Install prerequisites:
sudo apt-get build-dep linux-image-`uname -r`
Make a working directory for the kernel somewhere and download the source
mkdir kernel
cd kernel
apt-get source linux-image-`uname -r`
Next we see if we can automatically apply the patch. First download the patch:
wget https://01.org/sites/default/files/disable-batchbuffer-security.patch
Now cd
into the kernel directory:
cd linux-3.13.0
Check some details about the patch
git apply --stat ../disable-batchbuffer-security.patch
Try automatically applying the patch:
git apply --check ../disable-batchbuffer-security.patch
If it automatically applies with no errors, just apply it:
git apply ../disable-batchbuffer-security.patch
If it did not work (as was the case on my system), the change is fairly
simple. Open the drivers/gpu/drm/i915/i915_gem_execbuffer.c
file in an
editor:
gedit drivers/gpu/drm/i915/i915_gem_execbuffer.c
In the i915_gem_do_execbuffer
function, find the following code:
flags = 0;
if (args->flags & I915_EXEC_SECURE) {
if (!file->is_master || !capable(CAP_SYS_ADMIN))
return -EPERM;
And add the line flags |= I915_DISPATCH_SECURE;
as follows:
flags = 0;
flags |= I915_DISPATCH_SECURE;
if (args->flags & I915_EXEC_SECURE) {
if (!file->is_master || !capable(CAP_SYS_ADMIN))
return -EPERM;
This was inserted on line 998 for me. Save the file. Now we need to compile and install the modified kernel.
Now we build the new kernel. Run the following commands from within the kernel source directory:
fakeroot debian/rules clean
DEB_BUILD_OPTIONS=parallel=8 fakeroot debian/rules binary-headers binary-generic
This will build some Debian packages and place them in the directory above the kernel source root.
After the kernel has compiled, install it:
cd ../ (or go back into the kernel directory)
sudo dpkg -i linux-headers-3.13.0-30-generic_3.13.0-30.54_amd64.deb
sudo dpkg -i linux-image-3.13.0-30-generic_3.13.0-30.54_amd64.deb
Now add the kernel to the boot options:
sudo update-grub
sudo reboot
Re-run the liboi
test suite.
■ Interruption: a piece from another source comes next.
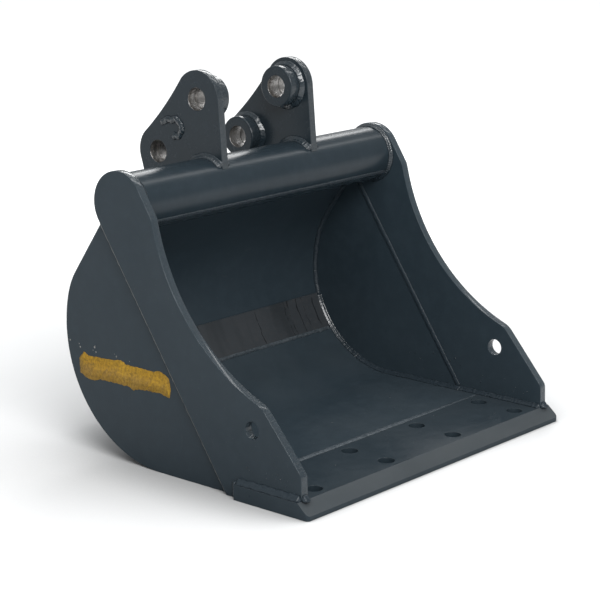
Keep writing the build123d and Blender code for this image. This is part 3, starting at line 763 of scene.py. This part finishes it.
def lump(verts, faces, centre, normal, radius, seed):
    """Small noisy droplet of spatter sitting on a surface."""
    side = normal.orthogonal().normalized()
    other = normal.cross(side)
    first = len(verts)
    for i in range(LUMP_RINGS):
        lift = i / LUMP_RINGS
        height = math.sin(lift * math.pi / 2) * radius * LUMP_HEIGHT - LUMP_SUNK
        for j in range(LUMP_SPOKES):
            turn = 2 * math.pi * j / LUMP_SPOKES
            spread = math.cos(lift * math.pi / 2) * radius * (1 + 0.3 * waver(turn, lift, seed))
            ray = side * math.cos(turn) + other * math.sin(turn)
            verts.append(centre + ray * spread + normal * height)
    verts.append(centre + normal * radius * LUMP_HEIGHT)
    top = len(verts) - 1
    for i in range(LUMP_RINGS - 1):
        below = first + i * LUMP_SPOKES
        above = below + LUMP_SPOKES
        for j in range(LUMP_SPOKES):
            k = (j + 1) % LUMP_SPOKES
            faces.append((below + j, below + k, above + k, above + j))
    last = first + (LUMP_RINGS - 1) * LUMP_SPOKES
    faces.extend((last + j, last + (j + 1) % LUMP_SPOKES, top) for j in range(LUMP_SPOKES))
    faces.append(tuple(reversed(range(first, first + LUMP_SPOKES))))


def edge_holes():
    """Centres of the bolt holes in the cutting edge, seen from above."""
    centres = []
    for name in ("edge_bolts_outer", "edge_bolts_inner"):
        middle, dims = mounts[name]["pos_m"], mounts[name]["dims"]
        for x in (-0.5, 0.5):
            for y in (-0.5, 0.5):
                centres.append(Vector((middle[0] + x * dims["spacing_x_mm"] * MM,
                                       middle[1] + y * dims["spacing_y_mm"] * MM, 0)))
    return centres


def spatter_areas():
    """Spattered patches: (surface normal, low corner, high corner, number of lumps)."""
    left, right = Vector((-1, 0, 0)), Vector((1, 0, 0))
    heel = SHELL_C.y
    areas = [(UP, (-SPATTER_HALF, CUTTER_TOE, EDGE_TOP), (SPATTER_HALF, EDGE_REAR, EDGE_TOP), 16),
             (UP, (-SPATTER_HALF, EDGE_REAR, EDGE_TOP), (SPATTER_HALF, heel, EDGE_TOP), 22)]
    for normal, x, height, count in ((left, -CUTTER_OUT, 26 * MM, 12), (right, CUTTER_OUT, 26 * MM, 12),
                                     (left, CUTTER_IN, 30 * MM, 10), (right, -CUTTER_IN, 30 * MM, 10)):
        areas.append((normal, (x, CUTTER_TOE + 20 * MM, EDGE_TOP + 6 * MM),
                      (x, EDGE_REAR, EDGE_TOP + height), count))
    for normal, x in ((left, SIDE_IN), (right, -SIDE_IN)):
        areas.append((normal, (x, EDGE_REAR, EDGE_TOP + 8 * MM), (x, heel, EDGE_TOP + 60 * MM), 14))
    return areas


def make_spatter(material):
    """Weld spatter left on the plates near the beads."""
    rng = random.Random(17)
    holes = edge_holes()
    verts, faces = [], []
    for normal, low, high, count in spatter_areas():
        for _ in range(count):
            spot = Vector([a + (b - a) * rng.random() for a, b in zip(low, high)])
            flat = Vector((spot.x, spot.y, 0))
            over_hole = any((flat - hole).length < HOLE_CLEARANCE for hole in holes)
            if not (over_hole and normal == UP):
                lump(verts, faces, spot, normal, rng.uniform(0.5, 1.1) * MM, rng.random() * 50)
    add_piece("spatter", verts, faces, material)


# ---- sticker -----------------------------------------------------------------------------
# corners of the torn sticker: (y, z) in mm from the label's centre
LABEL_CORNERS = [(84, 7), (76, 17), (66, 13), (20, 15.5), (7, 18), (-2, 14), (-52, 13.5), (-62, 16.5),
                 (-73, 13), (-79, 8), (-82, -6), (-79, -16), (-62, -12.5), (-24, -14.5), (-14, -18),
                 (-8, -14.5), (45, -15), (60, -19), (70, -18), (82, -12)]
LABEL_HALF_MM = 18.4        # the torn edge stays within this height
LABEL_STEP_MM = 1.2
LABEL_THICK_MM = 0.35
TEAR_MM = 1.1               # how far the torn edge strays
TEAR_WAVES = 0.25           # waves in a mm of the torn edge
# scraps of the sticker's backing: (y, z, size) in mm from the label's centre
SCRAPS = [(101, 28, 1.6), (82, 22, 2.2), (84, 26, 1.2), (55, 27, 2.4), (53, 20, 1.6), (58, 22, 1.0),
          (15, 21, 2.0), (18, 24, 1.0), (-9, 19, 1.0)]
SCRAP_CORNERS = 9
SCRAP_TURN = 0.698          # radians from one corner to the next
SCRAP_THICK_MM = 0.15


def add_flake(verts, faces, centre, shape, thick):
    """Flat flake on the left side plate from an outline in mm round the label's centre."""
    first, count = len(verts), len(shape)
    for x in (-SIDE_OUT + 0.1 * MM, -SIDE_OUT - thick * MM):
        verts.extend(Vector((x, centre.y + y * MM, centre.z + z * MM)) for y, z in shape)
    faces.append(tuple(range(first, first + count)))
    faces.append(tuple(reversed(range(first + count, first + 2 * count))))
    faces.extend((first + i, first + (i + 1) % count, first + count + (i + 1) % count, first + count + i)
                 for i in range(count))


def torn_outline():
    """Outline of the sticker in short steps, with a ragged edge."""
    edge = []
    for (ya, za), (yb, zb) in zip(LABEL_CORNERS, LABEL_CORNERS[1:] + LABEL_CORNERS[:1]):
        count = max(2, int(math.hypot(yb - ya, zb - za) / LABEL_STEP_MM))
        for i in range(count):
            t = i / count
            y, z = ya + (yb - ya) * t, za + (zb - za) * t
            stray_y = TEAR_MM * waver(y * TEAR_WAVES, z * TEAR_WAVES, 1.0)
            stray_z = TEAR_MM * waver(y * TEAR_WAVES, z * TEAR_WAVES, 8.0)
            edge.append((y + stray_y, min(max(z + stray_z, -LABEL_HALF_MM), LABEL_HALF_MM)))
    return edge


def make_label(ink, backing):
    """Thin torn sticker on the left side plate, and a few scraps of its backing."""
    low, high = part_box("side_label")
    centre = (low + high) / 2
    verts, faces = [], []
    add_flake(verts, faces, centre, torn_outline(), LABEL_THICK_MM)
    add_piece("side_label_sheet", verts, faces, ink, ["side_label"])

    rng = random.Random(5)
    verts, faces = [], []
    for y, z, size in SCRAPS:
        shape = []
        for k in range(SCRAP_CORNERS):
            reach = size * rng.uniform(0.4, 1.1)
            shape.append((y + reach * math.cos(k * SCRAP_TURN) * 0.8, z + reach * math.sin(k * SCRAP_TURN)))
        add_flake(verts, faces, centre, shape, SCRAP_THICK_MM)
    add_piece("label_scraps", verts, faces, backing)


# ---- CAD nodes: rounded edges and materials ------------------------------------------------
def round_edges(node, width):
    """Rounds the sharp edges of a CAD node with modifiers; its own mesh stays as it is."""
    thing = frame["nodes"][node]
    merge = thing.modifiers.new("merge", "WELD")
    merge.merge_threshold = 0.01 * MM
    flatten = thing.modifiers.new("flatten", "DECIMATE")
    flatten.decimate_type = "DISSOLVE"
    flatten.angle_limit = math.radians(0.5)
    edge = thing.modifiers.new("edge", "BEVEL")
    edge.width = width
    edge.segments = 3
    edge.limit_method = "ANGLE"
    edge.angle_limit = math.radians(38)
    edge.harden_normals = True
    edge.use_clamp_overlap = True


def coat(node, material):
    data = frame["nodes"][node].data
    data.materials.clear()
    data.materials.append(material)


def make_finishes():
    """Paint and rounded edges; the right side's paint is a little lighter, painted light for the bounce light
    its faces get in the cavity.
    """
    plates = {"left": paint("plate_paint", tone=0.94, flame_cut=True)}
    tube = paint("tube_paint", tone=0.8, gloss=0.26, dust=0.04, peel=0.05, specks=0.0, shine=0.17, wear=0.0)
    blade = paint("edge_paint", tone=0.95, gloss=0.32, dust=0.2, slope_tint=0.36)
    # painted light: the floor and back plates get lighter copies of the paint, for the light in the cavity
    inner = paint("shell_paint", tone=1.18, dust=0.2)
    rear = paint("rear_paint", tone=1.12, dust=0.1)
    # painted shade: the ears and bosses get a darker copy of the paint, for their shaded lower faces
    bored = paint("ear_paint", tone=0.68, gloss=0.24, shine=0.2, flame_cut=True, bores=True)
    # painted light: the right plates get a lighter copy of the plate paint
    plates["right"] = paint("plate_paint_right", tone=1.16, flame_cut=True)
    for name in SIDES:
        for node, material, width in (("side_cutter_", plates[name], 1.0), ("side_plate_", plates[name], 0.6),
                                      ("ear_", bored, 1.5), ("upper_boss_", bored, 0.7),
                                      ("lower_boss_", bored, 0.7)):
            coat(node + name, material)
            round_edges(node + name, width * MM)
    coat("torque_tube", tube)
    coat("cutting_edge", blade)
    coat("shell_back_plate", rear)
    coat("floor_plate", inner)
    coat("joint_strip", strip_paint("strip_primer"))
    round_edges("cutting_edge", 0.8 * MM)


# ---- stage: floor, light and camera -----------------------------------------------------------
FLOOR_HALF = 60.0
SKY = (0.95, 0.98, 1.0, 1)
SKY_STRENGTH = 0.46
SUN_FROM = (0.12, 0.2, 0.95)
SUN_STRENGTH = 0.35
SUN_SPREAD = math.radians(45)
# name, place (m), aim (m), size (m), power (W)
SOFT_LIGHTS = [("fill", (-1.3, -2.0, 1.9), (0, 0.05, 0.15), (1.5, 1.1), 58),
               ("left_strip", (-1.7, -0.9, 1.9), (0.1, 0, 0.2), (0.05, 1.8), 8),
               ("rear", (2.0, 1.5, 1.9), (0, 0, 0.3), (1.0, 0.8), 18),
               ("ceiling_strip", (0.4, -0.3, 2.4), (0.4, -0.3, 0), (5.0, 0.35), 28)]
CAMERA_TURN = math.radians(-49.2)
CAMERA_DIP = math.radians(14.08)
CAMERA_REACH = 2.671
CAMERA_LENS_MM = 121.07
CAMERA_SENSOR_MM = 36.0
AIM_OFFSET = Vector((-20.1, 1.9, -56.6)) * MM      # from the middle of the CAD box


def make_stage():
    """Pale floor that glows a little away from the object, with a painted contact shadow: its colour darkens
    where the object crowds it.
    """
    half = FLOOR_HALF
    corners = [(-half, -half, 0), (half, -half, 0), (half, half, 0), (-half, half, 0)]
    mesh = bpy.data.meshes.new("floor")
    mesh.from_pydata(corners, [], [(0, 1, 2, 3)])
    floor = bpy.data.objects.new("floor", mesh)
    bpy.context.scene.collection.objects.link(floor)
    material, tree, shader = new_material("pale_floor")
    shader.inputs["Emission Color"].default_value = (1, 1, 1, 1)
    # painted contact shadow: ambient occlusion darkens the floor's colour near the object
    open_sky = add(tree, "AmbientOcclusion", {"Distance": 0.30}, samples=16).outputs["AO"]
    near_sky = add(tree, "AmbientOcclusion", {"Distance": 0.09}, samples=16).outputs["AO"]
    shadowed_pale = multiply(tree, ramp(tree, open_sky, 0.45, 0.92, 0.50, 0.80),
                    ramp(tree, near_sky, 0.6, 0.99, 0.80, 1.0))
    grey = add(tree, "CombineColor", {0: shadowed_pale, 1: shadowed_pale, 2: shadowed_pale}).outputs[0]
    tree.links.new(grey, shader.inputs["Base Color"])
    coords = add(tree, "TexCoord").outputs["Object"]
    reach = add(tree, "VectorMath", {0: coords}, operation="LENGTH").outputs["Value"]
    tree.links.new(ramp(tree, reach, 0.45, 1.6, 0.0, 0.55), shader.inputs["Emission Strength"])
    shader.inputs["Roughness"].default_value = 0.9
    shader.inputs["Specular IOR Level"].default_value = 0.1
    mesh.materials.append(material)


def add_lamp(name, lamp, look, spot=(0, 0, 0)):
    """Put a lamp at a spot, shining along look."""
    thing = bpy.data.objects.new(name, lamp)
    thing.location = spot
    thing.rotation_euler = look.to_track_quat("-Z", "Y").to_euler()
    bpy.context.scene.collection.objects.link(thing)


def make_light():
    """Pale sky, a weak wide sun and four soft lights."""
    world = bpy.data.worlds.new("studio")
    bpy.context.scene.world = world
    world.use_nodes = True
    background = world.node_tree.nodes["Background"]
    background.inputs["Color"].default_value = SKY
    background.inputs["Strength"].default_value = SKY_STRENGTH

    lamp = bpy.data.lights.new("overcast", "SUN")
    lamp.energy = SUN_STRENGTH
    lamp.angle = SUN_SPREAD
    add_lamp("overcast", lamp, -Vector(SUN_FROM))
    for name, spot, aim, size, power in SOFT_LIGHTS:
        lamp = bpy.data.lights.new(name, "AREA")
        lamp.shape = "RECTANGLE"
        lamp.size, lamp.size_y = size
        lamp.energy = power
        add_lamp(name, lamp, Vector(aim) - Vector(spot), spot)


def make_camera():
    """Three-quarter view from the front left, a little above."""
    aim = (cad_box[0] + cad_box[1]) / 2 + AIM_OFFSET
    level = math.cos(CAMERA_DIP)
    look = Vector((-math.sin(CAMERA_TURN) * level, math.cos(CAMERA_TURN) * level, -math.sin(CAMERA_DIP)))
    data = bpy.data.cameras.new("camera")
    data.sensor_width = CAMERA_SENSOR_MM
    data.lens = CAMERA_LENS_MM
    data.clip_start, data.clip_end = 0.05, 60.0
    camera = bpy.data.objects.new("camera", data)
    camera.location = aim - look * CAMERA_REACH
    camera.rotation_euler = look.to_track_quat("-Z", "Y").to_euler()
    bpy.context.scene.collection.objects.link(camera)
    bpy.context.scene.camera = camera


make_finishes()
bead_looks = weld_looks()
make_welds(bead_looks)
make_scar(bead_looks["thick"])
make_spatter(bead_looks["thick"])
make_label(label_ink("label_ink"), paper_backing("label_backing"))
make_stage()
make_light()
make_camera()
bpy.context.scene.view_settings.view_transform = "Standard"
All tests except the
CRoutine_Sum_NVidia.CL_Sum_CPU_CHECK
should pass without any issues. If the
tests did not pass, verify that you are running the 3.13.0-30 kernel by
checking the output of the uname -a
command.
First verify that cl_khr_gl_sharing
is not in the list of supported extensions
by the beignet
OpenCL driver:
$ clinfo
Number of platforms: 1
...
Name: Intel(R) HD Graphics Haswell GT2 Desktop
Vendor: Intel
Device OpenCL C version: OpenCL C 1.2 beignet 0.9.1
Driver version: 0.9.1
Profile: FULL_PROFILE
Version: OpenCL 1.2 beignet 0.9.1
Extensions: cl_khr_global_int32_base_atomics
cl_khr_global_int32_extended_atomics cl_khr_local_int32_base_atomics
cl_khr_local_int32_extended_atomics cl_khr_byte_addressable_store
cl_khr_icd
If you don't see the extension, we need to compile mesa
from source. First
install the prerequisites:
sudo apt-get install flex bison autoconf libtool
sudo apt-get install x11proto-dri3-dev x11proto-present-dev libudev-dev libclc-dev libclc-ptx llvm
Now check out the source code. cd
into the directory which contains the
beignet
folder then checkout mesa
with:
git clone git://anongit.freedesktop.org/mesa/mesa
Now we setup the compilation and build
cd mesa
export CC=/usr/bin/clang
export CXX=/usr/bin/clang++
autoreconf -vfi
./configure --prefix=/usr \
--enable-driglx-direct \
--enable-gles1 \
--enable-gles2 \
--enable-glx-tls \
--with-dri-driverdir=/usr/lib/dri \
--with-egl-platforms='drm x11' \
--with-dri-drivers="swrast,i915,i965"\
--with-gallium-drivers="i915,swrast" \
--enable-gbm \
--enable-opencl \
--enable-opencl-icd \
--enable-texture-float \
--enable-shared-glapi
make
Note that this is being built with only software and Intel 4th generation (i965)
processors with OpenCL enabled, OpenCL-OpenGL interop enabled, and floating
point textures enabled. See
the debian page on how to build mesa
if you require other options. You can also enable a parallel build with
make -jN
where N
is the number of cores/threads your processor supports.